• What is needed
Output a verbatim copy of the data, cut off after the line that contains "return crossings % 2 == 1".

• Records shown
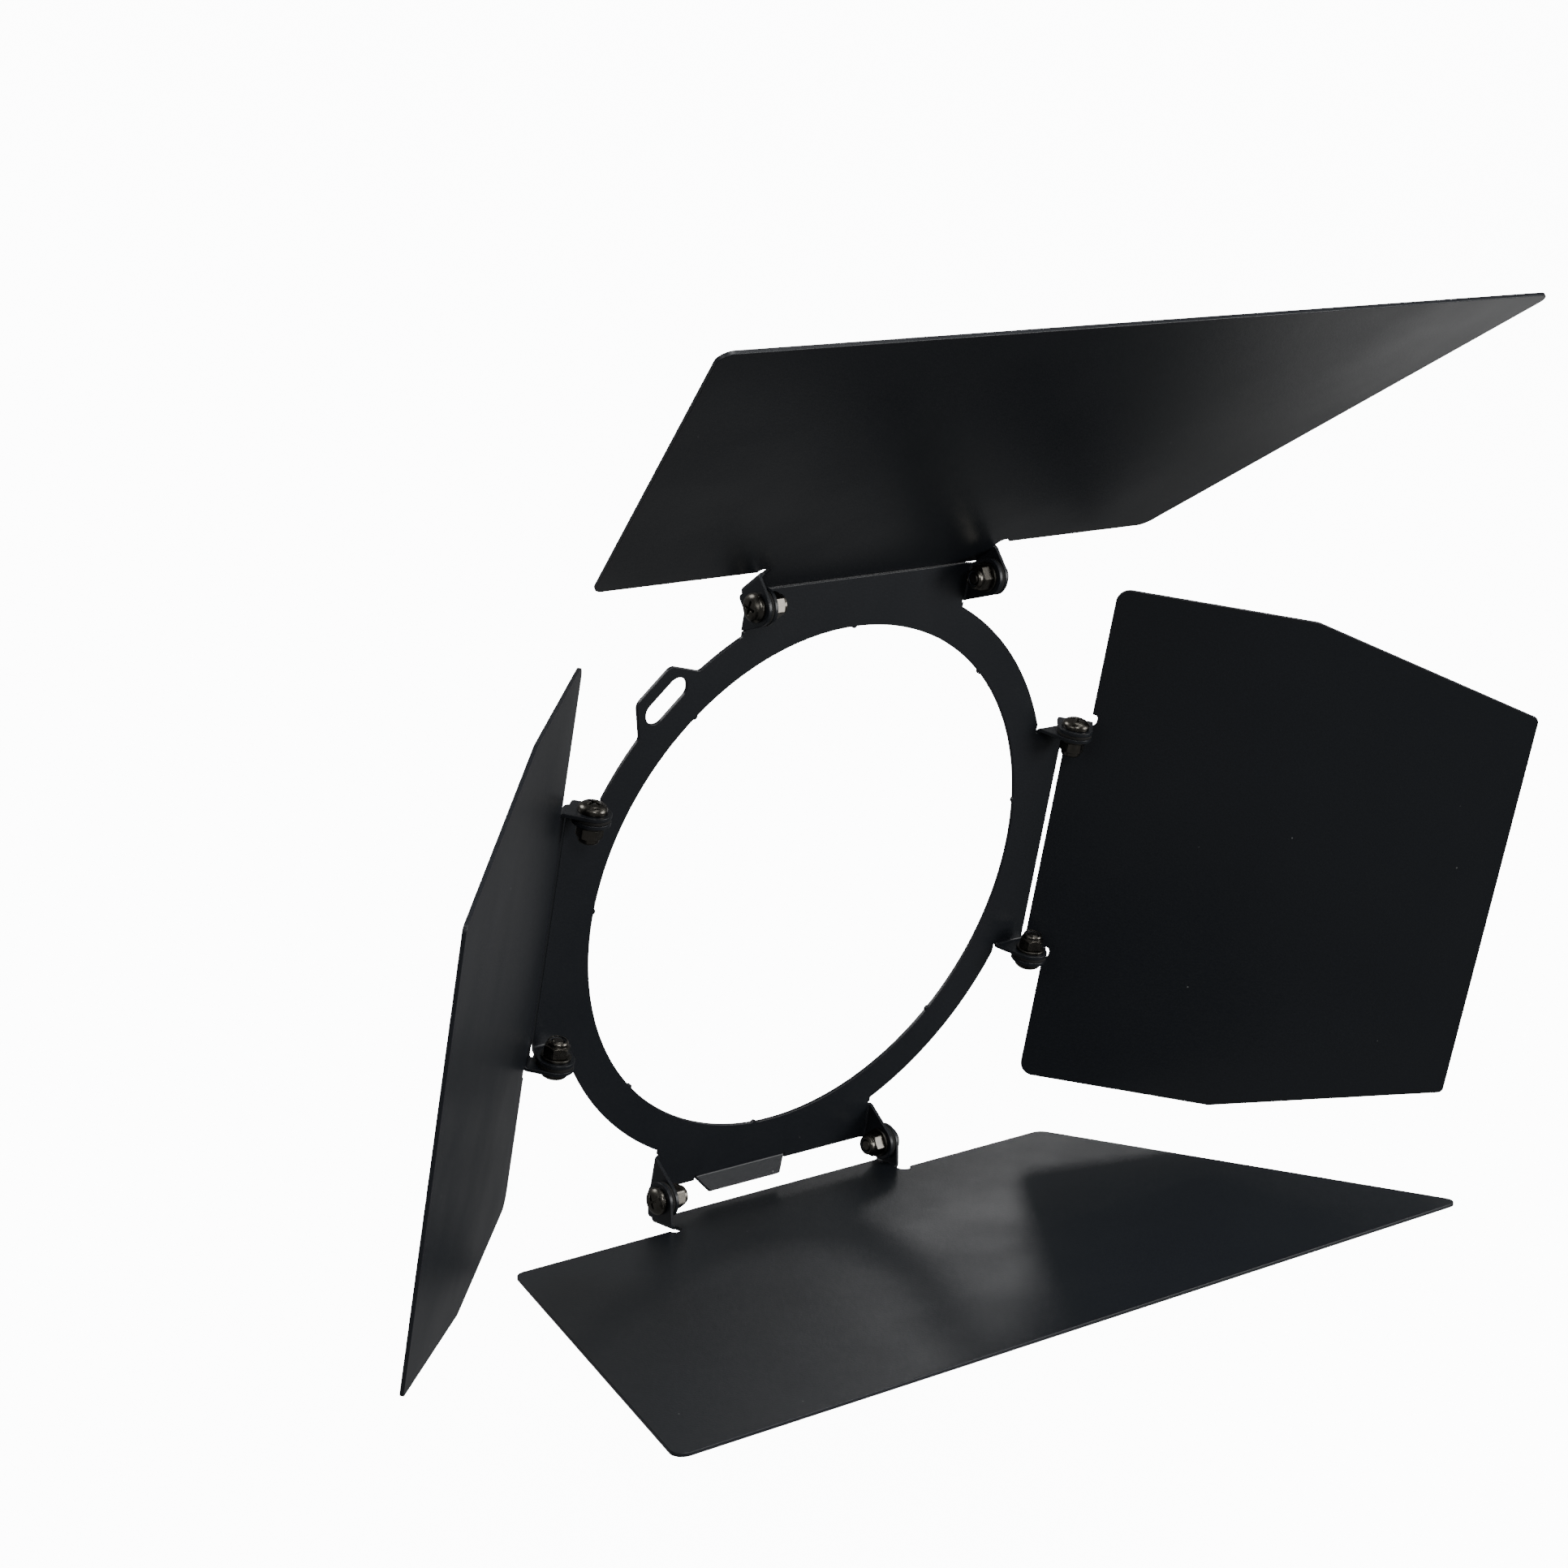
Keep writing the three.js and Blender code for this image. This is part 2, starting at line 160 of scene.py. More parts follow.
def inset(loop, distance):
    """The loop moved into the metal on its left by a distance, with mitred corners."""
    ahead = np.roll(loop, -1, 0) - loop
    ahead /= np.linalg.norm(ahead, axis=1)[:, None]
    normal = left_of(ahead) + left_of(np.roll(ahead, 1, 0))
    normal /= (normal * left_of(ahead)).sum(1)[:, None]
    return loop + normal * distance, normal / np.linalg.norm(normal, axis=1)[:, None]


def bend(along, height, angle):
    """Section of a bend: a point at a distance past the bend line and a height off the sheet's
    middle goes round the bend's centre by distance over radius, then straight on."""
    turn = np.clip(along / BEND_MIDDLE, 0, angle)
    beyond = np.maximum(along - BEND_MIDDLE * angle, 0)
    radius = BEND_MIDDLE - height
    out = radius * np.sin(turn) + beyond * math.cos(angle) + np.minimum(along, 0)
    up = SHEET / 2 + BEND_MIDDLE - radius * np.cos(turn) + beyond * math.sin(angle)
    return out, up


def inside(points, loops):
    """True where a point is inside an odd number of loops, by counting crossings to its right."""
    crossings = np.zeros(len(points), int)
    for loop in loops:
        ax, ay = loop.T
        bx, by = np.roll(loop, -1, 0).T
        x, y = points[:, :1], points[:, 1:]
        spans = (ay > y) != (by > y)
        with np.errstate(divide="ignore", invalid="ignore"):
            at = ax + (y - ay) * (bx - ax) / (by - ay)
        crossings += (spans & (x < at)).sum(1)
    return crossings % 2 == 1


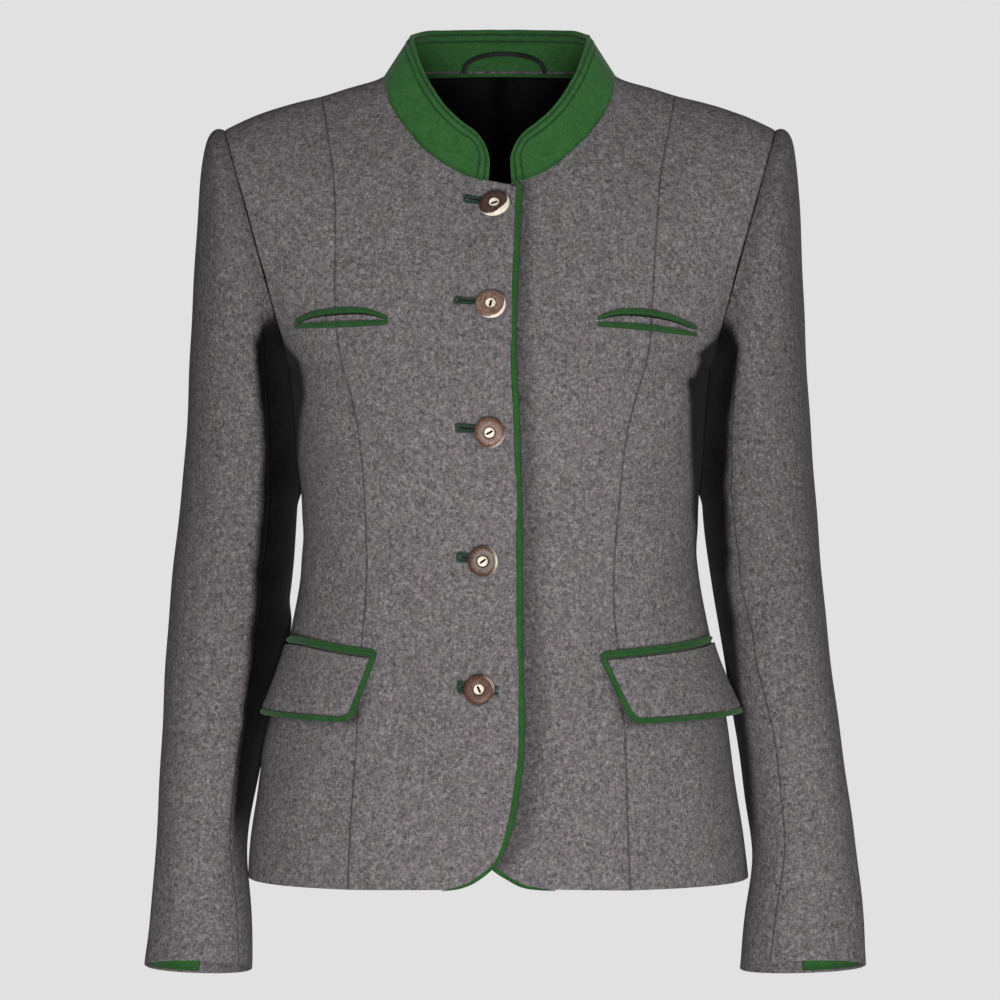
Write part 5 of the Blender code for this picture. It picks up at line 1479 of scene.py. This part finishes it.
LOOP_HALF = 0.031
LOOP_RISE = 0.0150
LOOP_RADIUS = 0.0014
back_middle = collar_half(np.array([1.0]), np.array([0.0, 1.0]))[:, 0]
collar_lean = (back_middle[1, 1] - back_middle[0, 1]) / (back_middle[1, 2] - back_middle[0, 2])
turn = np.linspace(0, math.pi, 60)
rise = np.sin(turn).clip(0) ** 0.75 * LOOP_RISE
loop_x = 0.003 + LOOP_HALF * np.cos(turn)
loop_base = on_body(np.abs(loop_x), np.full(60, 0.0155), "back")[:, 1]
clear = (COLLAR_THICK + 2 * LOOP_RADIUS) * math.hypot(1, collar_lean)
loop_line = np.stack([loop_x, loop_base - clear + collar_lean * (rise + LOOP_RADIUS), 0.0165 + rise], axis=1)
loop_along = np.gradient(loop_line, axis=0)
loop_along /= np.linalg.norm(loop_along, axis=1, keepdims=True)
loop_out = np.tile(np.array([0.0, -math.cos(math.atan(collar_lean)), math.sin(math.atan(collar_lean))]), (60, 1))
loop_across = np.cross(loop_along, loop_out)
loop_across /= np.linalg.norm(loop_across, axis=1, keepdims=True)
hanger_loop = swept("cord_hanger_loop", loop_line, loop_across, loop_out, 0.0032, 0.0016, LINING, 12, 0.8, lambda flat, high: 7.0 + 0 * flat)


# --- sleeves ---------------------------------------------------------------------------------------

RING_FINE = np.concatenate([np.array([0, 0.035, 0.075, 0.12, 0.18, 0.26, 0.36]), np.arange(0.48, 4.0, 0.13), np.arange(4.05, 14.9, 0.085)])
RING_FINE = np.concatenate([RING_FINE[RING_FINE < 14.86], [14.885, 14.93, 14.955, 14.975, 14.99, 15.0]])
FIRST_TURN = ARM_ANGLES[SPLIT]
cuffs = {}
sleeves = {}


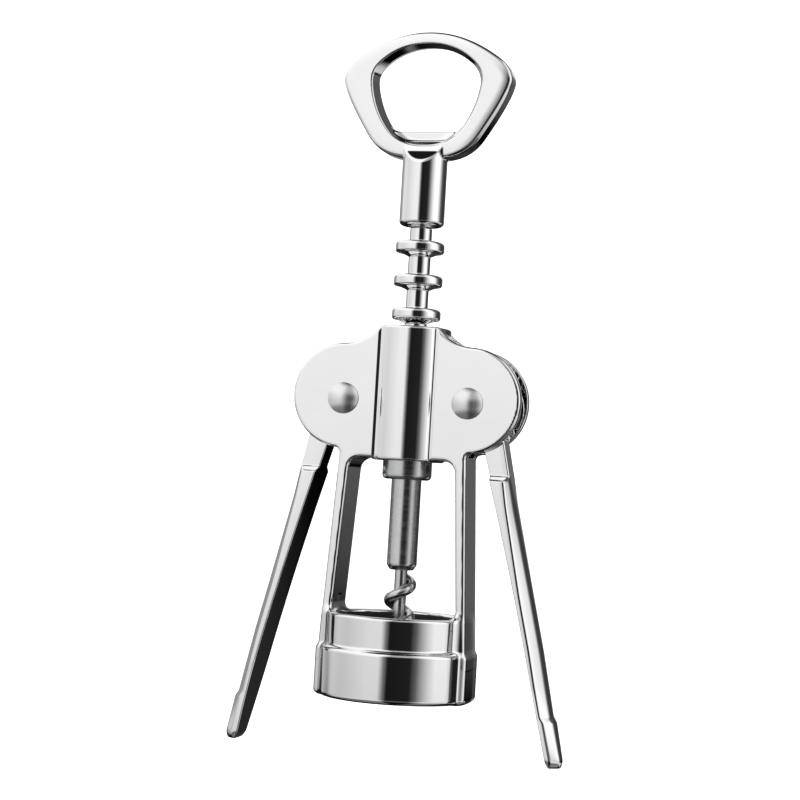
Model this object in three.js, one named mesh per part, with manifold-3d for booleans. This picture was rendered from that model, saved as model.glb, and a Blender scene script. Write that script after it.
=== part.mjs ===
// Wing corkscrew: a cast frame on a bell, two toothed levers, and a round rack that carries the worm.
// Millimetres. +Z runs up the worm's axis, X runs from lever to lever, and the front faces -Y.
// The origin is the centre of the bell's lower rim. The levers hang down and the rack is fully up.
import * as THREE from 'three';
import { mergeVertices } from 'three/addons/utils/BufferGeometryUtils.js';
import Module from 'manifold-3d';

const wasm = await Module();
wasm.setup();

// ---- driving dimensions ---------------------------------------------------

const runGap = 0.3; // air between pieces that touch or run on each other

// bell that sits over the neck of the bottle
const bellRadius = 20;
const bellHeight = 13.1;
const bellWall = 2.8;
const bellRound = 1.4;
const bellRimRound = 0.5;
const collarStep = 1.3; // how much narrower the ring on top of the bell is
const collarTop = 21.6;
const collarWall = 2.5;
const linerWall = 1.5;
const linerFoot = 0.8; // how far the liner stands back from the rim
const linerTop = 12.3;

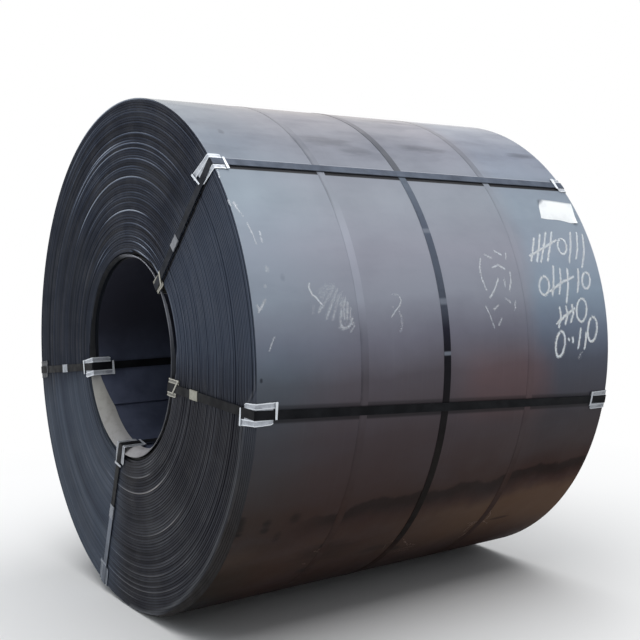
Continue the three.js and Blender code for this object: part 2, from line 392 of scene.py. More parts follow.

• Output of the exercise
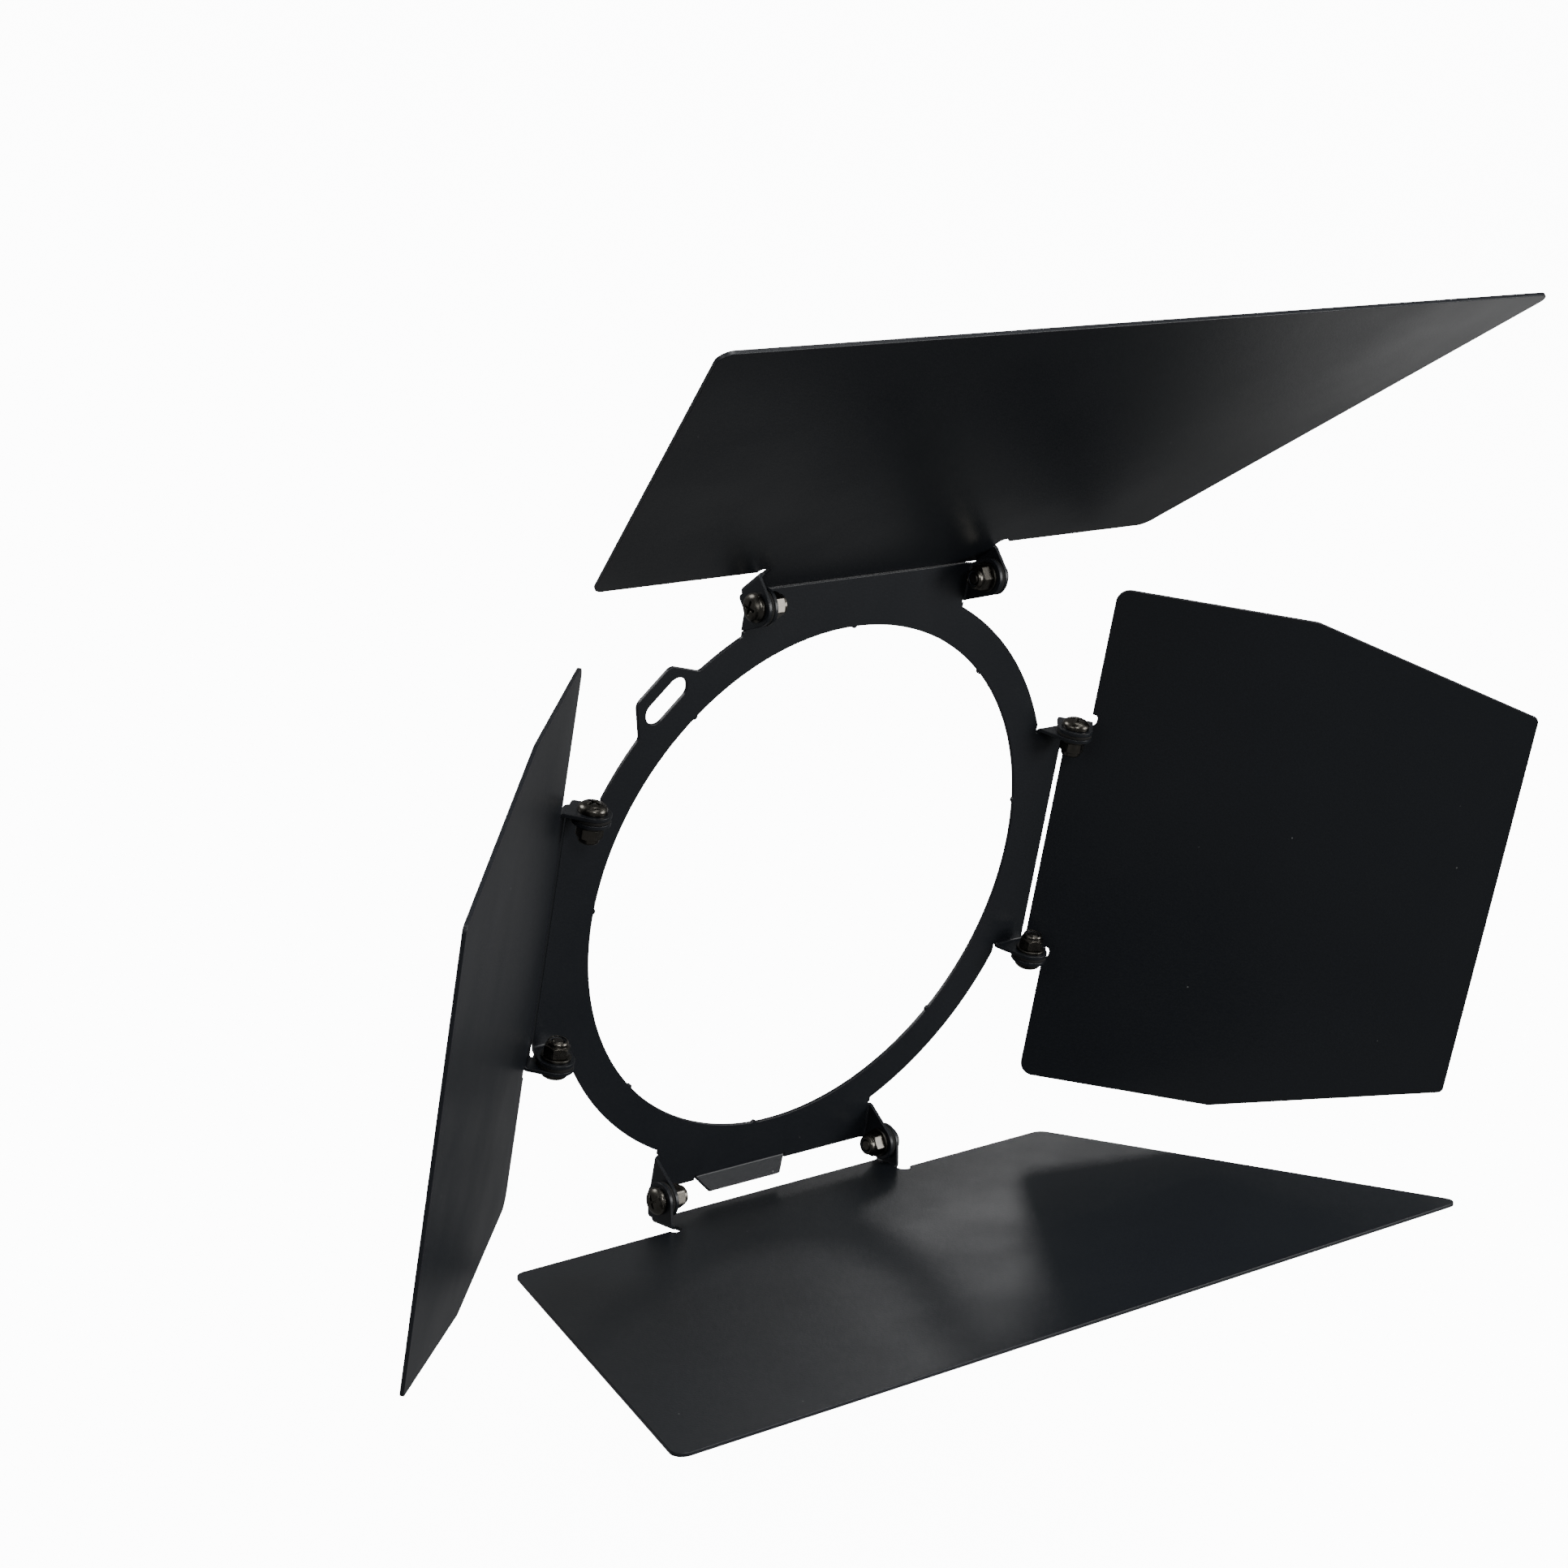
Keep writing the three.js and Blender code for this image. This is part 2, starting at line 160 of scene.py. More parts follow.
def inset(loop, distance):
    """The loop moved into the metal on its left by a distance, with mitred corners."""
    ahead = np.roll(loop, -1, 0) - loop
    ahead /= np.linalg.norm(ahead, axis=1)[:, None]
    normal = left_of(ahead) + left_of(np.roll(ahead, 1, 0))
    normal /= (normal * left_of(ahead)).sum(1)[:, None]
    return loop + normal * distance, normal / np.linalg.norm(normal, axis=1)[:, None]


def bend(along, height, angle):
    """Section of a bend: a point at a distance past the bend line and a height off the sheet's
    middle goes round the bend's centre by distance over radius, then straight on."""
    turn = np.clip(along / BEND_MIDDLE, 0, angle)
    beyond = np.maximum(along - BEND_MIDDLE * angle, 0)
    radius = BEND_MIDDLE - height
    out = radius * np.sin(turn) + beyond * math.cos(angle) + np.minimum(along, 0)
    up = SHEET / 2 + BEND_MIDDLE - radius * np.cos(turn) + beyond * math.sin(angle)
    return out, up


def inside(points, loops):
    """True where a point is inside an odd number of loops, by counting crossings to its right."""
    crossings = np.zeros(len(points), int)
    for loop in loops:
        ax, ay = loop.T
        bx, by = np.roll(loop, -1, 0).T
        x, y = points[:, :1], points[:, 1:]
        spans = (ay > y) != (by > y)
        with np.errstate(divide="ignore", invalid="ignore"):
            at = ax + (y - ay) * (bx - ax) / (by - ay)
        crossings += (spans & (x < at)).sum(1)
    return crossings % 2 == 1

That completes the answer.